# Start of Provided material

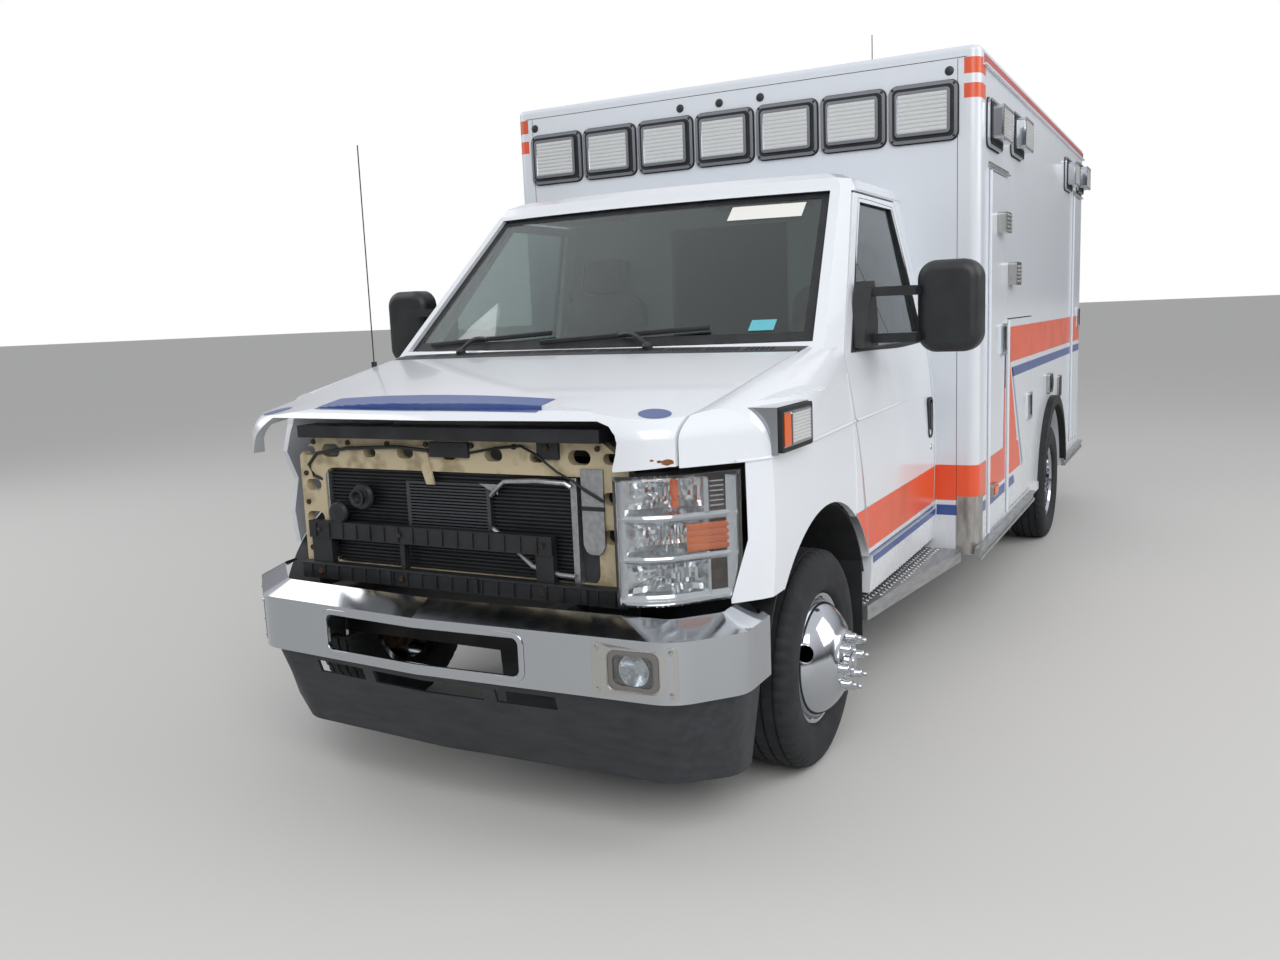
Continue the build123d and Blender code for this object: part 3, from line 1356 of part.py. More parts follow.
def tyre(x, station):
    """Tyre with a bowed tread and bulged sidewalls."""
    bead_half = 83.0
    lip_half = 97.0
    lip_radius = flange_radius + 4
    bulge = tyre_width / 2
    bulge_radius = (lip_radius + tyre_radius) / 2 - 8
    shoulder_half = bulge - 16
    shoulder_radius = tyre_radius - 19
    tread_half = bulge - 28
    tread_radius = tyre_radius - 4
    with BuildPart(mode=Mode.PRIVATE) as solid:
        with BuildSketch(Plane(origin=(x, at(station), tyre_radius), x_dir=(1, 0, 0), z_dir=(0, -1, 0))):
            with BuildLine():
                Polyline((-lip_half, lip_radius), (-bead_half, flange_radius + 1), (-bead_half, bead_radius),
                         (bead_half, bead_radius), (bead_half, flange_radius + 1), (lip_half, lip_radius))
                ThreePointArc((lip_half, lip_radius), (bulge, bulge_radius), (shoulder_half, shoulder_radius))
                Line((shoulder_half, shoulder_radius), (tread_half, tread_radius))
                ThreePointArc((tread_half, tread_radius), (0, tyre_radius), (-tread_half, tread_radius))
                Line((-tread_half, tread_radius), (-shoulder_half, shoulder_radius))
                ThreePointArc((-shoulder_half, shoulder_radius), (-bulge, bulge_radius),
                              (-lip_half, lip_radius))
            make_face()
        revolve(axis=Axis((x, at(station), tyre_radius), (1, 0, 0)))
    return solid.part


rim_half = 92.0
barrel_inner = bead_radius - rim_wall
nut_ring = 84.0
nut_radius = 13.0
nut_tip = 240.0
hub_radius = 104.0
bore = spindle_radius + fit_clearance
# Each point: distance outward from the wheel's middle, radius. The cover bulges like a bell out to the nuts.
front_rim_profile = (
    (-rim_half, flange_radius), (-rim_half + 7, flange_radius), (-rim_half + 9, bead_radius),
    (rim_half - 9, bead_radius), (rim_half - 7, flange_radius), (rim_half, flange_radius),
    (rim_half - 2, 208.0), (78.0, 198.0), (84.0, 197.0), (100.0, 192.5), (116.0, 184.0), (133.0, 170.5),
    (149.5, 152.0), (163.0, 133.0), (172.5, 117.0), (178.0, 109.0), (hub_end - 6, hub_radius),
    (hub_end - 1, hub_radius - 3), (hub_end, hub_radius - 12), (hub_end, 52.0), (hub_end + 18, 44.0),
    (hub_end + 24, 24.0), (hub_end + 24, 0.0), (hub_end - 30, 0.0), (hub_end - 30, bore), (20.0, bore),
    (20.0, 62.0), (148.0, 66.0), (166.0, 96.0), (155.0, 126.0), (141.0, 146.0), (126.0, 161.0),
    (109.0, 173.5), (93.0, 181.5), (76.0, 186.0), (62.0, 190.0), (56.0, barrel_inner),
    (-rim_half + 12, barrel_inner),
)
# Two round holes in the cover's shoulder, turned up a little from dead ahead and dead astern
cover_hole_place = (104.0, 189.0)
cover_hole_turns = (21.0, 201.0)
cover_hole_tilt = 55.0
cover_hole_radius = 28.0


def cover_holes(x, station):
    with BuildPart(mode=Mode.PRIVATE) as holes:
        for turn in cover_hole_turns:
            outward = Vector(0, -cos(radians(turn)), sin(radians(turn)))
            middle = Vector(x, at(station), tyre_radius) + Vector(cover_hole_place[0], 0, 0)
            axis = Vector(cos(radians(cover_hole_tilt)), 0, 0) + outward * sin(radians(cover_hole_tilt))
            middle = middle + outward * cover_hole_place[1]
            with BuildSketch(Plane(origin=middle - axis * 24, z_dir=axis)):
                Circle(cover_hole_radius)
            extrude(amount=64)
    return holes.part


def lug_nuts(x, station, ring, x_from, x_to, count):
    with BuildPart(mode=Mode.PRIVATE) as nuts:
        with BuildSketch(along(x + x_from)):
            with Locations((at(station), tyre_radius)):
                with PolarLocations(ring, count):
                    RegularPolygon(nut_radius, 6)
        extrude(amount=x_to - x_from)
    return nuts.part


with BuildPart() as tyre_front_left:
    add(tyre(front_wheel_x, 0))
write(tyre_front_left, "tyre_front_left")
with BuildPart() as tyre_front_right:
    add(other_side(tyre_front_left.part))
write(tyre_front_right, "tyre_front_right")

with BuildPart() as rim_front_left:
    add(turned(front_wheel_x, 0, front_rim_profile))
    add(cover_holes(front_wheel_x, 0), mode=Mode.SUBTRACT)
    add(lug_nuts(front_wheel_x, 0, nut_ring, hub_end - 20, nut_tip, lug_count))
write(rim_front_left, "rim_front_left")
with BuildPart() as rim_front_right:
    add(other_side(rim_front_left.part))
write(rim_front_right, "rim_front_right")

# Rear wheels: two tyres a side on bolted rims, the outer one deeply dished
dual_middle = rear_outer_x - dual_spacing / 2
half_spacing = dual_spacing / 2
axle_end_radius = 45.0
rear_bore = axle_end_radius + fit_clearance
rear_hub_end = 186.0
rear_rim_profile = (
    (-half_spacing - 92, flange_radius), (-half_spacing - 84.5, flange_radius),
                    (-half_spacing - 83.5, bead_radius),
    (83.5 - half_spacing, bead_radius), (-8.0, 152.0), (8.0, 152.0), (half_spacing - 83.5, bead_radius),
    (half_spacing + 83.5, bead_radius), (half_spacing + 84.5, flange_radius),
                    (half_spacing + 92, flange_radius),
    (half_spacing + 90, 206.0), (half_spacing + 76, barrel_inner + 1), (64.0, 186.0), (22.0, 144.0),
                    (16.0, 112.0),
    (24.0, hub_radius), (rear_hub_end - 8, hub_radius - 4), (rear_hub_end, hub_radius - 12),
                    (rear_hub_end, 0.0),
    (rear_hub_end - 20, 0.0), (rear_hub_end - 20, rear_bore), (-70.0, rear_bore), (-70.0, 92.0),
                    (-18.0, 92.0),
    (-18.0, 140.0), (-58.0, barrel_inner), (-half_spacing - 76, barrel_inner), (-half_spacing - 90, 206.0),
)
with BuildPart() as tyre_rear_left:
    add(tyre(rear_outer_x, wheelbase))
    add(tyre(rear_outer_x - dual_spacing, wheelbase))
write(tyre_rear_left, "tyre_rear_left")
with BuildPart() as tyre_rear_right:
    add(other_side(tyre_rear_left.part))
write(tyre_rear_right, "tyre_rear_right")
with BuildPart() as rim_rear_left:
    add(turned(dual_middle, wheelbase, rear_rim_profile))
    with BuildSketch(along(dual_middle - 30)):
        with Locations((at(wheelbase), tyre_radius)):
            with PolarLocations(122, hand_hole_count):
                Circle(14)
    extrude(amount=80, mode=Mode.SUBTRACT)
    add(lug_nuts(dual_middle, wheelbase, nut_ring - 14, rear_hub_end - 20, rear_hub_end + 26, lug_count))
write(rim_rear_left, "rim_rear_left")
with BuildPart() as rim_rear_right:
    add(other_side(rim_rear_left.part))
write(rim_rear_right, "rim_rear_right")

# Rear axle: housing, differential, leaf springs and their hangers
spring_from = 3380.0
spring_to = 4660.0
leaf_thickness = 40.0
leaf_width = 64.0
housing_radius = 58.0
with BuildPart() as rear_axle:
    half_profile = ((dual_middle + rear_hub_end - 24, 0.0),
                    (dual_middle + rear_hub_end - 24, axle_end_radius),
                    (dual_middle - 110, axle_end_radius), (dual_middle - 110, housing_radius),
                    (150.0, housing_radius),
                    (92.0, 132.0))
    add(turned(0, wheelbase, half_profile + tuple((-x, r) for x, r in reversed(half_profile))))
    for side in (-1, 1):
        with BuildSketch(along(side * rail_x - leaf_width / 2)):
            with BuildLine():
                middle = (at(wheelbase), tyre_radius + housing_radius + 4)
                ThreePointArc((at(spring_from), rail_bottom - leaf_thickness), middle,
                              (at(spring_to), rail_bottom - leaf_thickness))
                Line((at(spring_to), rail_bottom - leaf_thickness), (at(spring_to), rail_bottom))
                ThreePointArc((at(spring_to), rail_bottom), (middle[0], middle[1] + leaf_thickness + 12),
                              (at(spring_from), rail_bottom))
                Line((at(spring_from), rail_bottom), (at(spring_from), rail_bottom - leaf_thickness))
            make_face()
        extrude(amount=leaf_width)
        add(block(side * rail_x - leaf_width / 2, side * rail_x + leaf_width / 2, wheelbase - 70,
                  wheelbase + 70,
                  tyre_radius, tyre_radius + housing_radius + 20))
with BuildPart() as axles:
    add(axle_beams.part)
    add(rear_axle.part)
write(axles, "axles")
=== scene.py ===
from math import cos, exp, pi, radians, sin, sqrt

import bmesh
import bpy
from bpy.props import FloatProperty, IntProperty, PointerProperty, StringProperty
from mathutils import Matrix, Vector
from mathutils.bvhtree import BVHTree


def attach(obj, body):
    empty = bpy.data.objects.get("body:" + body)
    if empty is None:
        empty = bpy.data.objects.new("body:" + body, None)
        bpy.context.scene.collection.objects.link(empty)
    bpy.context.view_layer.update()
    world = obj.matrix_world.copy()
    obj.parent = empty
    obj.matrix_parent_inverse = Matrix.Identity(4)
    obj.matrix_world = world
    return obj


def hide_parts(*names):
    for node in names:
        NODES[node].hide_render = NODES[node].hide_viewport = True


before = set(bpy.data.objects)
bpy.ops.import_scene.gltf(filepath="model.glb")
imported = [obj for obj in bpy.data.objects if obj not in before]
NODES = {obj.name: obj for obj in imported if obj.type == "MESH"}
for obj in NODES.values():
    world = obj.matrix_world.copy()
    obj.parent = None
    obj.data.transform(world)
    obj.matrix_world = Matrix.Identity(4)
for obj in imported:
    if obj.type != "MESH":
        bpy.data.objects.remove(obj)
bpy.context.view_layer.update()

bl_info = {
    "name": "Box body ambulance",
    "version": (1, 0, 0),
    "blender": (4, 5, 0),
    "location": "View3D > Sidebar > Ambulance",
    "description": "Finishes and small parts of an ambulance, built on its packed solids",
    "category": "Object",
}

# Sizes in millimetres that the solids share. A station is a distance back from the front axle.
FRONT_AXLE = 2426.5
WALL = 1197.0  # half width over the body's side walls
BODY_FRONT = 1584.0
BODY_REAR = 5593.0
CORNER = 46.0  # radius of the body's upright corners
SKIRT = 400.0  # bottom of the body's walls
FILM_TOP = 2590.0  # where film on the walls ends under the roof
ARCH_TOP = 875.0  # top of the rear arches
WHEELBASE = 4013.0
HUB = 372.0  # height of the hubs
FRONT_WHEEL = 881.5  # middle of a front tyre, from the middle of the vehicle
OUTER_WHEEL, INNER_WHEEL = 1093.0, 841.0  # the same of the two rear tyres on one side
REAR_DISC = 967.0  # between them, where the rear wheels' discs meet
ARCH_RADIUS = 536.0
BELT = 1385.0  # height of the belt line
MIRROR_BACK = 738.0
BACK, DOWN = Vector((0, 1, 0)), Vector((0, 0, -1))
ROUND = 2 * pi
# name: front station, rear station, bottom, top, side of the vehicle, body
DOORS = {
    "locker_door_front": (1800, 2262, 452, 2145, 1),
    "locker_door_lower": (2316, 3148, 465, 1460, 1),
    "locker_door_rear": (5010, 5506, 500, 2272, 1),
    "side_entry_door": (2330, 3110, 470, 2236, -1),
}
SIDES = ((1, "left"), (-1, "right"))  # X + is the driver's side, the vehicle's left


def mm(x, station, z):
    """A point in the frame, in metres, from millimetres across, back from the front axle and up."""
    return Vector((x, station - FRONT_AXLE, z)) / 1000


def in_mm(point):
    """Back from a point in the frame to across, station and height in millimetres."""
    return point.x * 1000, point.y * 1000 + FRONT_AXLE, point.z * 1000


def front_wall(u, v, depth):
    return mm(u, BODY_FRONT - depth, v)


def rear_wall(u, v, depth):
    return mm(u, BODY_REAR + depth, v)


def side_wall(side):
    return lambda u, v, depth: mm(side * (WALL + depth), u, v)


def arc(start, end, steps):
    """Turns in radians, evenly spaced from one in degrees to another."""
    return [radians(start + (end - start) * step / steps) for step in range(steps + 1)]


# Building of meshes


def rounded(width, height, radius, steps=5):
    """Outline of a rounded rectangle about its middle."""
    points = []
    for cx, cy, start in ((1, 1, 0), (-1, 1, 90), (-1, -1, 180), (1, -1, 270)):
        for turn in arc(start, start + 90, steps):
            points.append((cx * (width / 2 - radius) + radius * cos(turn),
                           cy * (height / 2 - radius) + radius * sin(turn)))
    return points


def oblong(u0, u1, v0, v1):
    return [(u0, v0), (u1, v0), (u1, v1), (u0, v1)]


def add_loop(bm, place, outline, depth, centre):
    return [bm.verts.new(place(u + centre[0], v + centre[1], depth)) for u, v in outline]


def bridge(bm, a, b):
    """Faces between two loops of as many points."""
    for i in range(len(a)):
        j = (i + 1) % len(a)
        bm.faces.new((a[i], a[j], b[j], b[i]))


def add_prism(bm, place, outline, depth_from, depth_to, centre=(0, 0)):
    """An outline of (u, v) points, run from one depth to another."""
    near, far = (add_loop(bm, place, outline, depth, centre) for depth in (depth_from, depth_to))
    bridge(bm, near, far)
    bm.faces.new(near)
    bm.faces.new(far)


def add_ring(bm, place, outer, inner, depth_from, depth_to, centre=(0, 0)):
    """A flat frame between two outlines with the same number of points."""
    loops = [add_loop(bm, place, outline, depth, centre) for outline, depth in
             ((outer, depth_from), (outer, depth_to), (inner, depth_to), (inner, depth_from))]
    for k in range(4):
        bridge(bm, loops[k], loops[(k + 1) % 4])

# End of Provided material

**What is being asked**: Return exactly the opening lines of the listing above, ending with the line that has "return solid.part".

**Right answer**:
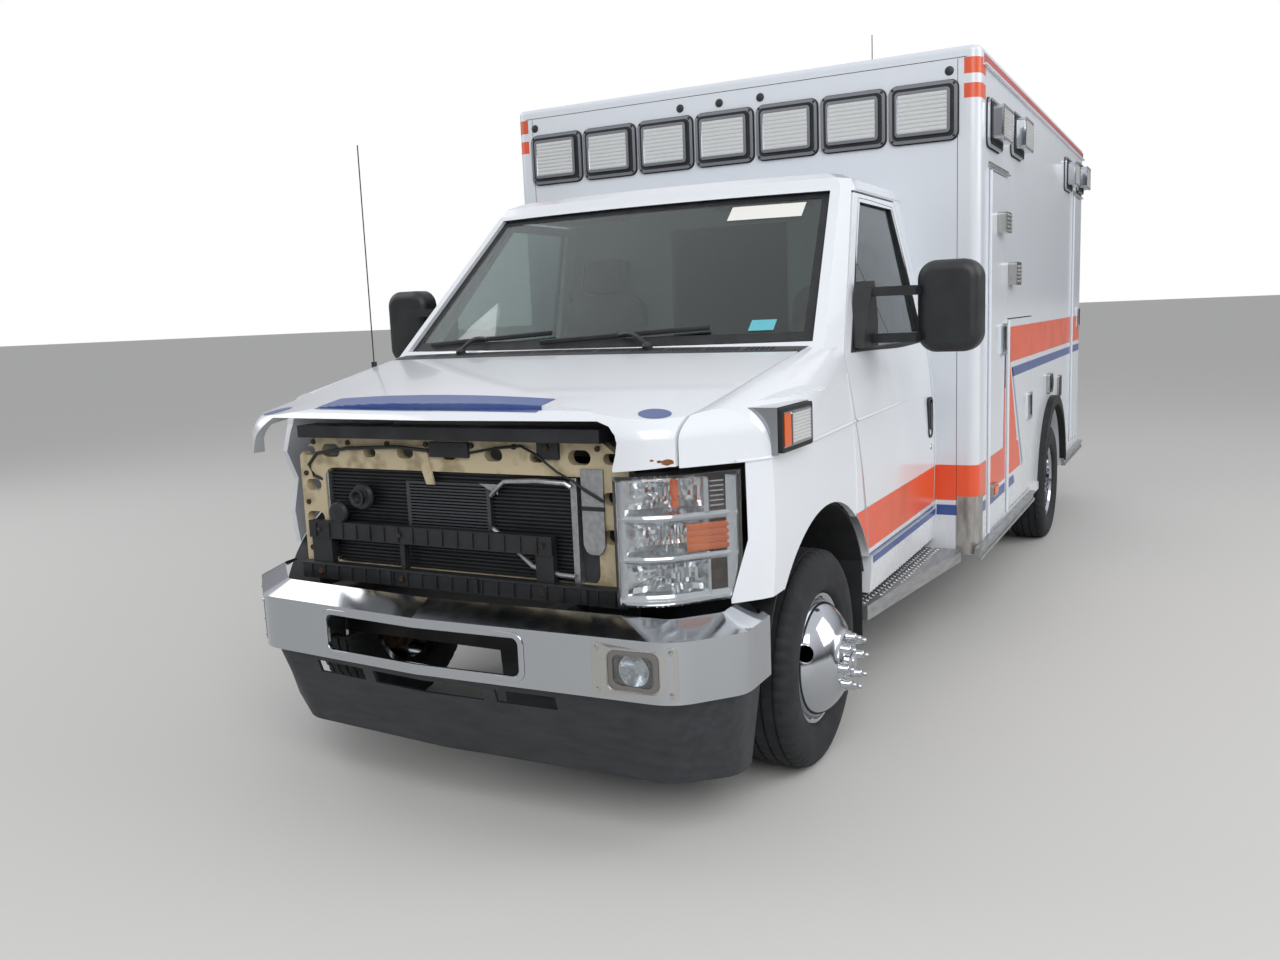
Continue the build123d and Blender code for this object: part 3, from line 1356 of part.py. More parts follow.
def tyre(x, station):
    """Tyre with a bowed tread and bulged sidewalls."""
    bead_half = 83.0
    lip_half = 97.0
    lip_radius = flange_radius + 4
    bulge = tyre_width / 2
    bulge_radius = (lip_radius + tyre_radius) / 2 - 8
    shoulder_half = bulge - 16
    shoulder_radius = tyre_radius - 19
    tread_half = bulge - 28
    tread_radius = tyre_radius - 4
    with BuildPart(mode=Mode.PRIVATE) as solid:
        with BuildSketch(Plane(origin=(x, at(station), tyre_radius), x_dir=(1, 0, 0), z_dir=(0, -1, 0))):
            with BuildLine():
                Polyline((-lip_half, lip_radius), (-bead_half, flange_radius + 1), (-bead_half, bead_radius),
                         (bead_half, bead_radius), (bead_half, flange_radius + 1), (lip_half, lip_radius))
                ThreePointArc((lip_half, lip_radius), (bulge, bulge_radius), (shoulder_half, shoulder_radius))
                Line((shoulder_half, shoulder_radius), (tread_half, tread_radius))
                ThreePointArc((tread_half, tread_radius), (0, tyre_radius), (-tread_half, tread_radius))
                Line((-tread_half, tread_radius), (-shoulder_half, shoulder_radius))
                ThreePointArc((-shoulder_half, shoulder_radius), (-bulge, bulge_radius),
                              (-lip_half, lip_radius))
            make_face()
        revolve(axis=Axis((x, at(station), tyre_radius), (1, 0, 0)))
    return solid.part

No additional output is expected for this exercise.